Although I'm not an advocate of fruit beers, the raspberry was more mellow than I expected and I quite enjoyed it (only one thank you). Scott is planning on producing a smoked ale plus a seasonal using their own hops. Of the four beers, three are served from tanks, while one is kegged off.

The bar upstairs made of native pine and brass houses a fifteen tap system serving varied styles in addition to their own. Scott said, "there are a lot of good quality beers out there and we like to make them available to patrons".

The ceiling above the bar, which used to house offices upstairs, was knocked out and replaced with a cathedral ceiling complete with old barn beams. Additionally, the bar contains two smoke eaters for smoking patrons. Not to be outdone, is the 160 seat non-smoking dining room which comes complete with an awesome view of Mt. Kearsarge. Here you find beautiful stained glass window doors and a room containing old New England artifacts, a working fireplace, plus another cathedral ceiling. Total New England charm.
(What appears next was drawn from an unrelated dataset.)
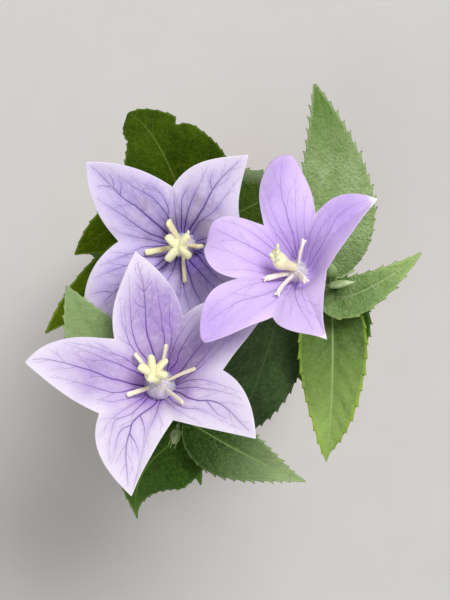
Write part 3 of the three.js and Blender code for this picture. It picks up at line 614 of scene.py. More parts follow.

Looking at the mountain, you can't miss the hop garden where Scott is growing Cascade, Willamette, and Fuggles hops for use in future batches.

The menu itself is another reason to visit. Laced with soups, salads, sandwiches, burgers, pizza, and traditional pub grub, their "main street" selections served with baked potato, rice pilaf, or grille fries offers the chance to try something a little different. Looking over the selections which included Stockyard Sirloin, Lamb Shish-Kabob's, & St. Louis BBQ Style Ribs, I opted for the Venison Schnitzel which was served with a Juniper Berry and Coriander Brown Sauce. They get their Venison from a local farm in nearby Hill, New Hampshire. Their breads, made with beer yeast and grain, made a nice complement to the meal.

In addition to the food offerings, the menu had a section on the brewing process and descriptions of 18 beer styles. The food, beer, and ambiance are great, and the view can't be beat.